Task description ::
Give every entry again, word for word.
---- Dataset rows
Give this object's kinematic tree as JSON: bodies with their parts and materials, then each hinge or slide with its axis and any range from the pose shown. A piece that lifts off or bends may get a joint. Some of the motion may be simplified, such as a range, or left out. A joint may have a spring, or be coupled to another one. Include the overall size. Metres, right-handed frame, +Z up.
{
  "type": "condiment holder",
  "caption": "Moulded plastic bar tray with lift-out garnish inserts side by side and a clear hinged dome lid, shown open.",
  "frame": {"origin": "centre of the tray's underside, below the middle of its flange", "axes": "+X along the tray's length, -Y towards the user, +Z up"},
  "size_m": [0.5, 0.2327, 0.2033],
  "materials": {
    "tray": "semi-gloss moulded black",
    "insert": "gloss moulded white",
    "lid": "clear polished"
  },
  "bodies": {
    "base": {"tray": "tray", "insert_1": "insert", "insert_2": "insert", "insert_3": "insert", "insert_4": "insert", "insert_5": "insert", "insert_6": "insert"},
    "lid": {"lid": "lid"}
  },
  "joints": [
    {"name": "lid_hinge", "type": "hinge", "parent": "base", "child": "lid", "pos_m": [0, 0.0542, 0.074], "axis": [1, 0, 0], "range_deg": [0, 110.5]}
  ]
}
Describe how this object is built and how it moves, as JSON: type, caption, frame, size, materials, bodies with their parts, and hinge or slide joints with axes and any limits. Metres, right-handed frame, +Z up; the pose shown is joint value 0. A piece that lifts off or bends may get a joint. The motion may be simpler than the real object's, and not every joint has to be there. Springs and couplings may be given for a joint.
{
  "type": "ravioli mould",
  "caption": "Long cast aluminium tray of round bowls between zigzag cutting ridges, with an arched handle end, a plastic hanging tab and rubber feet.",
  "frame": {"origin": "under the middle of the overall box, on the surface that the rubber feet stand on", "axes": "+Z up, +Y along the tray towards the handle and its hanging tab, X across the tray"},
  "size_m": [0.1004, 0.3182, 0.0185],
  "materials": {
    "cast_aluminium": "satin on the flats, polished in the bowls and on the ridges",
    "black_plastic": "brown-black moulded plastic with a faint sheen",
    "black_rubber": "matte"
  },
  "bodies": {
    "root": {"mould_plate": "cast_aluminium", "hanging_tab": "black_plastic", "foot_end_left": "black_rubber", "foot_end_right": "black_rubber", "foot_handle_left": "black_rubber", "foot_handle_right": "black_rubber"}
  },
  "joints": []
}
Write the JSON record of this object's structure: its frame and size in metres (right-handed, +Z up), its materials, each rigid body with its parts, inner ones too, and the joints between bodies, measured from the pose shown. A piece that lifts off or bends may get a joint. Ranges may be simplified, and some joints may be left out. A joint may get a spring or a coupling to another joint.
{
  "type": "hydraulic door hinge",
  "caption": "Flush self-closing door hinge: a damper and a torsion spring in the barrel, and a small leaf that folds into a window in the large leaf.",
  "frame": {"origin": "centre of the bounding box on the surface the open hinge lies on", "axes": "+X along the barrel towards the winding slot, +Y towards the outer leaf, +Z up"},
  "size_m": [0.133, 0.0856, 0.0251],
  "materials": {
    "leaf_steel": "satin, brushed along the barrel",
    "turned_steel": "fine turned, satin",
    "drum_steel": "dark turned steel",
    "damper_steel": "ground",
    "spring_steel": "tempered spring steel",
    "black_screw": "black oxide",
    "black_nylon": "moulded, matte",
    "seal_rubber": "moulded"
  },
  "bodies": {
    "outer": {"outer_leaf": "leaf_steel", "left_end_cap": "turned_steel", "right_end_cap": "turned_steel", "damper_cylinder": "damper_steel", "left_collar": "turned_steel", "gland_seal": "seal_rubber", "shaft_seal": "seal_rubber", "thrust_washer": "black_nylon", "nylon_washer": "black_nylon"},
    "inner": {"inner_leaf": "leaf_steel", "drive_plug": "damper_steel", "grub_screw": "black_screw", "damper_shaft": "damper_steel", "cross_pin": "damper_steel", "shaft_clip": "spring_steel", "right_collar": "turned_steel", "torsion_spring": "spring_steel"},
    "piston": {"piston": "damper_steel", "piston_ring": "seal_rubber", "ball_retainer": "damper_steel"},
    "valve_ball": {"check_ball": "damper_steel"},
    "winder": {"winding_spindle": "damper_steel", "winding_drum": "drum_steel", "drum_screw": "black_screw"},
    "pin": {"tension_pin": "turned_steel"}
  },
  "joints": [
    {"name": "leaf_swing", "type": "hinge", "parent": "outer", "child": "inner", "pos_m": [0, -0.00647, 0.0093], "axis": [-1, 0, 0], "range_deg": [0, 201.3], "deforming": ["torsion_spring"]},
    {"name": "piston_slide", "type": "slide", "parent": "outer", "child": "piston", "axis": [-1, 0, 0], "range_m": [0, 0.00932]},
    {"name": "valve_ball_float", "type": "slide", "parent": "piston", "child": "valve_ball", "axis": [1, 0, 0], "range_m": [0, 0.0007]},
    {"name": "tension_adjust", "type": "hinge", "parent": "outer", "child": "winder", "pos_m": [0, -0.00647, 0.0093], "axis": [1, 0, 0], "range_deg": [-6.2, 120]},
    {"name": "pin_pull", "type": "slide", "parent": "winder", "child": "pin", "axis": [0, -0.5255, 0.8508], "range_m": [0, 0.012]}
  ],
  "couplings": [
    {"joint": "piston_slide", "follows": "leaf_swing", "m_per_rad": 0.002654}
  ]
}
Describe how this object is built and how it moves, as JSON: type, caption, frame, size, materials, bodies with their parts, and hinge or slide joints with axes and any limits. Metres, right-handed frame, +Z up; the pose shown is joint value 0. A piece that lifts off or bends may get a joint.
--------
The completed task ::
Give this object's kinematic tree as JSON: bodies with their parts and materials, then each hinge or slide with its axis and any range from the pose shown. A piece that lifts off or bends may get a joint. Some of the motion may be simplified, such as a range, or left out. A joint may have a spring, or be coupled to another one. Include the overall size. Metres, right-handed frame, +Z up.
{
  "type": "condiment holder",
  "caption": "Moulded plastic bar tray with lift-out garnish inserts side by side and a clear hinged dome lid, shown open.",
  "frame": {"origin": "centre of the tray's underside, below the middle of its flange", "axes": "+X along the tray's length, -Y towards the user, +Z up"},
  "size_m": [0.5, 0.2327, 0.2033],
  "materials": {
    "tray": "semi-gloss moulded black",
    "insert": "gloss moulded white",
    "lid": "clear polished"
  },
  "bodies": {
    "base": {"tray": "tray", "insert_1": "insert", "insert_2": "insert", "insert_3": "insert", "insert_4": "insert", "insert_5": "insert", "insert_6": "insert"},
    "lid": {"lid": "lid"}
  },
  "joints": [
    {"name": "lid_hinge", "type": "hinge", "parent": "base", "child": "lid", "pos_m": [0, 0.0542, 0.074], "axis": [1, 0, 0], "range_deg": [0, 110.5]}
  ]
}
Describe how this object is built and how it moves, as JSON: type, caption, frame, size, materials, bodies with their parts, and hinge or slide joints with axes and any limits. Metres, right-handed frame, +Z up; the pose shown is joint value 0. A piece that lifts off or bends may get a joint. The motion may be simpler than the real object's, and not every joint has to be there. Springs and couplings may be given for a joint.
{
  "type": "ravioli mould",
  "caption": "Long cast aluminium tray of round bowls between zigzag cutting ridges, with an arched handle end, a plastic hanging tab and rubber feet.",
  "frame": {"origin": "under the middle of the overall box, on the surface that the rubber feet stand on", "axes": "+Z up, +Y along the tray towards the handle and its hanging tab, X across the tray"},
  "size_m": [0.1004, 0.3182, 0.0185],
  "materials": {
    "cast_aluminium": "satin on the flats, polished in the bowls and on the ridges",
    "black_plastic": "brown-black moulded plastic with a faint sheen",
    "black_rubber": "matte"
  },
  "bodies": {
    "root": {"mould_plate": "cast_aluminium", "hanging_tab": "black_plastic", "foot_end_left": "black_rubber", "foot_end_right": "black_rubber", "foot_handle_left": "black_rubber", "foot_handle_right": "black_rubber"}
  },
  "joints": []
}
Write the JSON record of this object's structure: its frame and size in metres (right-handed, +Z up), its materials, each rigid body with its parts, inner ones too, and the joints between bodies, measured from the pose shown. A piece that lifts off or bends may get a joint. Ranges may be simplified, and some joints may be left out. A joint may get a spring or a coupling to another joint.
{
  "type": "hydraulic door hinge",
  "caption": "Flush self-closing door hinge: a damper and a torsion spring in the barrel, and a small leaf that folds into a window in the large leaf.",
  "frame": {"origin": "centre of the bounding box on the surface the open hinge lies on", "axes": "+X along the barrel towards the winding slot, +Y towards the outer leaf, +Z up"},
  "size_m": [0.133, 0.0856, 0.0251],
  "materials": {
    "leaf_steel": "satin, brushed along the barrel",
    "turned_steel": "fine turned, satin",
    "drum_steel": "dark turned steel",
    "damper_steel": "ground",
    "spring_steel": "tempered spring steel",
    "black_screw": "black oxide",
    "black_nylon": "moulded, matte",
    "seal_rubber": "moulded"
  },
  "bodies": {
    "outer": {"outer_leaf": "leaf_steel", "left_end_cap": "turned_steel", "right_end_cap": "turned_steel", "damper_cylinder": "damper_steel", "left_collar": "turned_steel", "gland_seal": "seal_rubber", "shaft_seal": "seal_rubber", "thrust_washer": "black_nylon", "nylon_washer": "black_nylon"},
    "inner": {"inner_leaf": "leaf_steel", "drive_plug": "damper_steel", "grub_screw": "black_screw", "damper_shaft": "damper_steel", "cross_pin": "damper_steel", "shaft_clip": "spring_steel", "right_collar": "turned_steel", "torsion_spring": "spring_steel"},
    "piston": {"piston": "damper_steel", "piston_ring": "seal_rubber", "ball_retainer": "damper_steel"},
    "valve_ball": {"check_ball": "damper_steel"},
    "winder": {"winding_spindle": "damper_steel", "winding_drum": "drum_steel", "drum_screw": "black_screw"},
    "pin": {"tension_pin": "turned_steel"}
  },
  "joints": [
    {"name": "leaf_swing", "type": "hinge", "parent": "outer", "child": "inner", "pos_m": [0, -0.00647, 0.0093], "axis": [-1, 0, 0], "range_deg": [0, 201.3], "deforming": ["torsion_spring"]},
    {"name": "piston_slide", "type": "slide", "parent": "outer", "child": "piston", "axis": [-1, 0, 0], "range_m": [0, 0.00932]},
    {"name": "valve_ball_float", "type": "slide", "parent": "piston", "child": "valve_ball", "axis": [1, 0, 0], "range_m": [0, 0.0007]},
    {"name": "tension_adjust", "type": "hinge", "parent": "outer", "child": "winder", "pos_m": [0, -0.00647, 0.0093], "axis": [1, 0, 0], "range_deg": [-6.2, 120]},
    {"name": "pin_pull", "type": "slide", "parent": "winder", "child": "pin", "axis": [0, -0.5255, 0.8508], "range_m": [0, 0.012]}
  ],
  "couplings": [
    {"joint": "piston_slide", "follows": "leaf_swing", "m_per_rad": 0.002654}
  ]
}
Describe how this object is built and how it moves, as JSON: type, caption, frame, size, materials, bodies with their parts, and hinge or slide joints with axes and any limits. Metres, right-handed frame, +Z up; the pose shown is joint value 0. A piece that lifts off or bends may get a joint.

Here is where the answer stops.